Listed records:
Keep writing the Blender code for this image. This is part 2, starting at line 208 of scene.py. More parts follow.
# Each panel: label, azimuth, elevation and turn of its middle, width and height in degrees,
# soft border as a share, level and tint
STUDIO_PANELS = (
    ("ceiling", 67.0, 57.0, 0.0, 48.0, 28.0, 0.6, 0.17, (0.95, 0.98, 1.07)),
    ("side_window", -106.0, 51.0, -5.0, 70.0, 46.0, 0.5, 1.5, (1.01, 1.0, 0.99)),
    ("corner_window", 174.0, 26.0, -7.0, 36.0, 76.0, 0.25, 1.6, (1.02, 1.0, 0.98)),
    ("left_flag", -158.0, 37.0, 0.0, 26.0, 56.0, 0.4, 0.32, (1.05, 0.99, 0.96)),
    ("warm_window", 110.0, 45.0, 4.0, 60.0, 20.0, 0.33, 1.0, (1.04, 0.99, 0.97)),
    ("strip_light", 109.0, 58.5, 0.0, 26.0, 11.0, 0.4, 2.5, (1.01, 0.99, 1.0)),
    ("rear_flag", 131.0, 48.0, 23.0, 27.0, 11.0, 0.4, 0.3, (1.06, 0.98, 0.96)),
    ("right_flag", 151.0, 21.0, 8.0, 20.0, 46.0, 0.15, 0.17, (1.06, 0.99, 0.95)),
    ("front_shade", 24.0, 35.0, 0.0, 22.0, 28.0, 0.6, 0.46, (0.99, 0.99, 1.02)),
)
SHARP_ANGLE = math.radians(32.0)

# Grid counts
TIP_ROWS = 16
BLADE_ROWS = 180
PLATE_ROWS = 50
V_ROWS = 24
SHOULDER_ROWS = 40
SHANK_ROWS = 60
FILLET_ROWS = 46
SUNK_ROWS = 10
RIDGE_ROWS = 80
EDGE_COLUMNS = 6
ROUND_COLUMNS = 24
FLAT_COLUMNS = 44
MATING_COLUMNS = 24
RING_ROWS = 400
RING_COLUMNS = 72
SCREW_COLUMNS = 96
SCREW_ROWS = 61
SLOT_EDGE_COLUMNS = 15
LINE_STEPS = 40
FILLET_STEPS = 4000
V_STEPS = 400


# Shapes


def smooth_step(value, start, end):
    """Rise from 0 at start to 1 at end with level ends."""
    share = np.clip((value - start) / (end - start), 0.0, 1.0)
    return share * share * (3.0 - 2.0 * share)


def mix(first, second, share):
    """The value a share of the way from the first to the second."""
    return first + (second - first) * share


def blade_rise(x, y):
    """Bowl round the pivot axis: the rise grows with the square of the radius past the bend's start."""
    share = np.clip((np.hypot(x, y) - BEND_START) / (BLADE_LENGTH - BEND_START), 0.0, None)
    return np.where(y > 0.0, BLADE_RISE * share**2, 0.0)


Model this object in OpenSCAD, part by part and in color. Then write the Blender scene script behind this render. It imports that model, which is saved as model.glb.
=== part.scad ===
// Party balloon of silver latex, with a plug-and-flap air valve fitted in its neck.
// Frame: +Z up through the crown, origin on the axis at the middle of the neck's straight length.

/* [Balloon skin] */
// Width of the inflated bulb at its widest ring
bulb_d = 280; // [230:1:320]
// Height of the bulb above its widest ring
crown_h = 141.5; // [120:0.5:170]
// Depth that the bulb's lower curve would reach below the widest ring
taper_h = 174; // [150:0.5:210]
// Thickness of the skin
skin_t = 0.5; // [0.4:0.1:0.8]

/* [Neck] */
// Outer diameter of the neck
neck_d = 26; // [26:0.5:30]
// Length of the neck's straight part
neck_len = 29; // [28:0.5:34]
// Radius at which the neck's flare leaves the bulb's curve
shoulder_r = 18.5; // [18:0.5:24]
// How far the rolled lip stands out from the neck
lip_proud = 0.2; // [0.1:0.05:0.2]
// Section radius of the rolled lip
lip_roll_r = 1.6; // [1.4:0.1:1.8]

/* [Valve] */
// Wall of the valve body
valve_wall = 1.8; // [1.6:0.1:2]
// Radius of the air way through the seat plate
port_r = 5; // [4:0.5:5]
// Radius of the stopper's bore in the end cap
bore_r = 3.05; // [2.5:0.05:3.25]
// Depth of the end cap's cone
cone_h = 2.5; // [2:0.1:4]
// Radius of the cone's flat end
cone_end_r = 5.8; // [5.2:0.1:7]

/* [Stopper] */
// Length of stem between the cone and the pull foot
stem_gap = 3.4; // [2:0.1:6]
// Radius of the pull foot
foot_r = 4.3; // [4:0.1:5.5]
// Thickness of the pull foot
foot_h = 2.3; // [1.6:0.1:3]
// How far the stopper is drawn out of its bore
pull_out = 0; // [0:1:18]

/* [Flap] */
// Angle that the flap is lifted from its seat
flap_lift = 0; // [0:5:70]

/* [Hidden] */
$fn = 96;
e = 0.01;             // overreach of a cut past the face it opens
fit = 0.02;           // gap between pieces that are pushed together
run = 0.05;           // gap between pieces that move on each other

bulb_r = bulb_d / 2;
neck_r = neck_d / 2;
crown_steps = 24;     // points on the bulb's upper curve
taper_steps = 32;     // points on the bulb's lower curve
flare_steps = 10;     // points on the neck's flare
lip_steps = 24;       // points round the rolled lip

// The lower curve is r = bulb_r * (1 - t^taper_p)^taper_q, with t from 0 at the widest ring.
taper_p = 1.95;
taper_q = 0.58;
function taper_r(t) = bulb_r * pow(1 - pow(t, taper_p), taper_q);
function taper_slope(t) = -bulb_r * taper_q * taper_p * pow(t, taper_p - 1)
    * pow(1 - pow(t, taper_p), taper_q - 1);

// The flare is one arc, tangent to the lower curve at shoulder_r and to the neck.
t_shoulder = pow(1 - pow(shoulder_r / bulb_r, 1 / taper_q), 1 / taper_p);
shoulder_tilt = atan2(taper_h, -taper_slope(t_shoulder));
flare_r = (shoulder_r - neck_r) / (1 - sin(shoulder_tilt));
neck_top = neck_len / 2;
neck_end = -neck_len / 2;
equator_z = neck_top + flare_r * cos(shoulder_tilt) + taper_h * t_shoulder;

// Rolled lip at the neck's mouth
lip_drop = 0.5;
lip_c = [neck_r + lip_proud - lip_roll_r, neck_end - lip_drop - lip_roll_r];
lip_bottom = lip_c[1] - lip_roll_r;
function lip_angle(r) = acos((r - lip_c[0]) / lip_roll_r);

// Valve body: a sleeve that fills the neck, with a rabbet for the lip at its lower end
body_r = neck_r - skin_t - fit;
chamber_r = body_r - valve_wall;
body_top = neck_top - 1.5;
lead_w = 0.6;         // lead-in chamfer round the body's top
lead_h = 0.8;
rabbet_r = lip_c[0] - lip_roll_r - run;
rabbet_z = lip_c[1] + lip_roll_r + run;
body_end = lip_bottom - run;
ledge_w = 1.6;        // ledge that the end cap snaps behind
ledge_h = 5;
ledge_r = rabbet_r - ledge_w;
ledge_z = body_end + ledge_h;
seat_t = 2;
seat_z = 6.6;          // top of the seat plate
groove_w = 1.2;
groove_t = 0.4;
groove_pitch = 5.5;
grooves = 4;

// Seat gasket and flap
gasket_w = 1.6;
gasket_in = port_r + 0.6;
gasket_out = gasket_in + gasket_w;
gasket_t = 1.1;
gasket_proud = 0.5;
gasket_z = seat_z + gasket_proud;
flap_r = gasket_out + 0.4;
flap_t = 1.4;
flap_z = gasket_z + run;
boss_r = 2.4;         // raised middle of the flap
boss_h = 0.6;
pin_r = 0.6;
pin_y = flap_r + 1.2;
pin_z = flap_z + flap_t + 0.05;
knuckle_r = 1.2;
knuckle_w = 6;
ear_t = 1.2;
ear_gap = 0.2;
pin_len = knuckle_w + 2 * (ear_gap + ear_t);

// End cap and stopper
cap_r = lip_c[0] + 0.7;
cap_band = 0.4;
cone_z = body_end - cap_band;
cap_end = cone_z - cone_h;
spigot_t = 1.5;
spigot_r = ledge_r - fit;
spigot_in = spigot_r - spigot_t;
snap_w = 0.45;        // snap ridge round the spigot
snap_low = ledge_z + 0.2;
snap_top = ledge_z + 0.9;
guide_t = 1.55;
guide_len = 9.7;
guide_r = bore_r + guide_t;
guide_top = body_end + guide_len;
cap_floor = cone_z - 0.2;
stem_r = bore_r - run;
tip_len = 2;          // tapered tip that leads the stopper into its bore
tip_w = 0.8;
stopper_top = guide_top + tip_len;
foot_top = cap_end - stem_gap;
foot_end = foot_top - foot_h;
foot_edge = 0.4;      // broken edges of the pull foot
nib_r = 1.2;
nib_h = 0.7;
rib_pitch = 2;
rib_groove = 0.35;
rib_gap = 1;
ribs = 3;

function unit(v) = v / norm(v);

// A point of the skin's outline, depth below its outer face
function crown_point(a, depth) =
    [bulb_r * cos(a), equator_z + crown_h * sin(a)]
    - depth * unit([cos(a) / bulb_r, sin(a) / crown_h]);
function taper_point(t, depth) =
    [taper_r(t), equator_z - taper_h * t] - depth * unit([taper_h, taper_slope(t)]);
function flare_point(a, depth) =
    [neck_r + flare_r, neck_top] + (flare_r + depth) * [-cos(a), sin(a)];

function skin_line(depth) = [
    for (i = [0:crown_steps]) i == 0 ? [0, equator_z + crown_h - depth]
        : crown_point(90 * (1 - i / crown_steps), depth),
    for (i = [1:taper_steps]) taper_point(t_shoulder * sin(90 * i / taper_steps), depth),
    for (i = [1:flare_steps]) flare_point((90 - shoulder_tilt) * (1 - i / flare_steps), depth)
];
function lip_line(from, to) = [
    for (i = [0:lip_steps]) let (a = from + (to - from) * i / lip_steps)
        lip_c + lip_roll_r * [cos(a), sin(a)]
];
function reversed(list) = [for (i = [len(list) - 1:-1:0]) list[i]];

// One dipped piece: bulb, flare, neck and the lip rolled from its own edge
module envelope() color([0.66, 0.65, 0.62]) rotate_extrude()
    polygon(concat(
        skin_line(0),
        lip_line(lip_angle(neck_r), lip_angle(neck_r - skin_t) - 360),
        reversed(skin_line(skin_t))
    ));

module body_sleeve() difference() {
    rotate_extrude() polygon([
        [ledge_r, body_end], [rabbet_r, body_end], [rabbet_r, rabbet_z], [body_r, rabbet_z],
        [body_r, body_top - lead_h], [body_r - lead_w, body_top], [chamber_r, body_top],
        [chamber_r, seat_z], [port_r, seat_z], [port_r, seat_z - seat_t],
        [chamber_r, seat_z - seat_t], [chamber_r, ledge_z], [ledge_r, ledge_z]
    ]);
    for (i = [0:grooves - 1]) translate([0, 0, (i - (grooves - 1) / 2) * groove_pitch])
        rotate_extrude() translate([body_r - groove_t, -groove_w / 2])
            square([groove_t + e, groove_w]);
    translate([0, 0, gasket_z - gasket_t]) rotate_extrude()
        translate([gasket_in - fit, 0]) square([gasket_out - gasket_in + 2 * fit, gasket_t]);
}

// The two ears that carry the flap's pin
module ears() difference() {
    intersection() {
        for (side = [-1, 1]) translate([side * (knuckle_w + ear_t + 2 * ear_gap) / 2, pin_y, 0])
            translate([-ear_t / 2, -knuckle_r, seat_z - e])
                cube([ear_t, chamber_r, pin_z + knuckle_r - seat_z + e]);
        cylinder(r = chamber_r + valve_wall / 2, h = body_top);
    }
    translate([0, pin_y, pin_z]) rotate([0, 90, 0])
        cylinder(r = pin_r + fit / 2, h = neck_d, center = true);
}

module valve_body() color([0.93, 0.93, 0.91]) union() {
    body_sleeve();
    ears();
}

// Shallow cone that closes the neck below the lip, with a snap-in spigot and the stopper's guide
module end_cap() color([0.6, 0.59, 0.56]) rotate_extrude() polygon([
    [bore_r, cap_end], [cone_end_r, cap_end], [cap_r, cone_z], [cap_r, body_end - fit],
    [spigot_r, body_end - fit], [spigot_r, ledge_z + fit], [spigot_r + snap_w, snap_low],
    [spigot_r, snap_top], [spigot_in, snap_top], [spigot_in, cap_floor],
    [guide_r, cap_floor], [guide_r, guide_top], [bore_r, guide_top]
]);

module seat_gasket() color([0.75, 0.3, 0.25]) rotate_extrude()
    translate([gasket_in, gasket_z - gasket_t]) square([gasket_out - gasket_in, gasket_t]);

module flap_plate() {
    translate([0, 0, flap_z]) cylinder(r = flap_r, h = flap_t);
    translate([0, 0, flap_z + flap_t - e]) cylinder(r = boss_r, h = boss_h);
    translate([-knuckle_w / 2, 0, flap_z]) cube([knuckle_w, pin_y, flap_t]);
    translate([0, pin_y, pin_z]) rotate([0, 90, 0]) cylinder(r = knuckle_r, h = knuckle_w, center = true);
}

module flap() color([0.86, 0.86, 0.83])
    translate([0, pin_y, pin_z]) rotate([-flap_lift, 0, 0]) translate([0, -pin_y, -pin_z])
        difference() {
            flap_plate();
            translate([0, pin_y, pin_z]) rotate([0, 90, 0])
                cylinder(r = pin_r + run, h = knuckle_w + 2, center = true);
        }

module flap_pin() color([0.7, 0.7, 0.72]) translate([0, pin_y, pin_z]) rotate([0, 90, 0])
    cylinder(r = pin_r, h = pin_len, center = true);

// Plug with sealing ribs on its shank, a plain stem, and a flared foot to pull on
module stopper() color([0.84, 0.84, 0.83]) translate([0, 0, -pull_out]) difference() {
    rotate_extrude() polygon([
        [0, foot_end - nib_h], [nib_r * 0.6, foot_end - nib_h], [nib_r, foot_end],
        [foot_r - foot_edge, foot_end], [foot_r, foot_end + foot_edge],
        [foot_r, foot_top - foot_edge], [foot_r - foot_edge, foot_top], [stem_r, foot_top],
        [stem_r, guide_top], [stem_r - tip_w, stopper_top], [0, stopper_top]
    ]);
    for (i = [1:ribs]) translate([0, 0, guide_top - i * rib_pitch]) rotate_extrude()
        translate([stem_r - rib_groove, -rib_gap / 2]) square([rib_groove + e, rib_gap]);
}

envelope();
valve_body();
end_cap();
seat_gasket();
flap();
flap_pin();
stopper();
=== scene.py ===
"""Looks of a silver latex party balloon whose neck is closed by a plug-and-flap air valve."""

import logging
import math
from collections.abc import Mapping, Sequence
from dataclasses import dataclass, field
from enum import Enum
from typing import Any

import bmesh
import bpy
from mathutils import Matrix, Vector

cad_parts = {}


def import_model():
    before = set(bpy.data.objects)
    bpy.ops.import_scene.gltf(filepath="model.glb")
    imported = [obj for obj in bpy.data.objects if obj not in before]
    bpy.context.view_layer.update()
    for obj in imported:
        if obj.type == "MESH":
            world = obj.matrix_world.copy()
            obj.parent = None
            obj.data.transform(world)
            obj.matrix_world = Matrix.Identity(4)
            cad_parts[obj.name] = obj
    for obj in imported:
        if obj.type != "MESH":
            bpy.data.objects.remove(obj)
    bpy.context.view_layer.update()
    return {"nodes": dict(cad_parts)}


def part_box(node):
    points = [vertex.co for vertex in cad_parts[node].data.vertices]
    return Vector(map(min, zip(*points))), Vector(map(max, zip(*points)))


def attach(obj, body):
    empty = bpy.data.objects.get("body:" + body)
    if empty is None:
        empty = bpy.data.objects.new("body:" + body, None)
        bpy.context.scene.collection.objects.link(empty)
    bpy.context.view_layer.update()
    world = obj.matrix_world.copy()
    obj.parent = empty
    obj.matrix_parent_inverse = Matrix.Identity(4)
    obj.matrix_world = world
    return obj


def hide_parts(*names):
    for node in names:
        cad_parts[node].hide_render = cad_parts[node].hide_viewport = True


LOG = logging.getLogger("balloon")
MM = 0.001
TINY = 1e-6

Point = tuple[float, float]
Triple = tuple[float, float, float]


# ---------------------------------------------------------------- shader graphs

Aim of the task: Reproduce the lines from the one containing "bpy.context.scene.collection.objects.link(empty)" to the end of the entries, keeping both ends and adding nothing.

Final result:
        bpy.context.scene.collection.objects.link(empty)
    bpy.context.view_layer.update()
    world = obj.matrix_world.copy()
    obj.parent = empty
    obj.matrix_parent_inverse = Matrix.Identity(4)
    obj.matrix_world = world
    return obj


def hide_parts(*names):
    for node in names:
        cad_parts[node].hide_render = cad_parts[node].hide_viewport = True


LOG = logging.getLogger("balloon")
MM = 0.001
TINY = 1e-6

Point = tuple[float, float]
Triple = tuple[float, float, float]


# ---------------------------------------------------------------- shader graphs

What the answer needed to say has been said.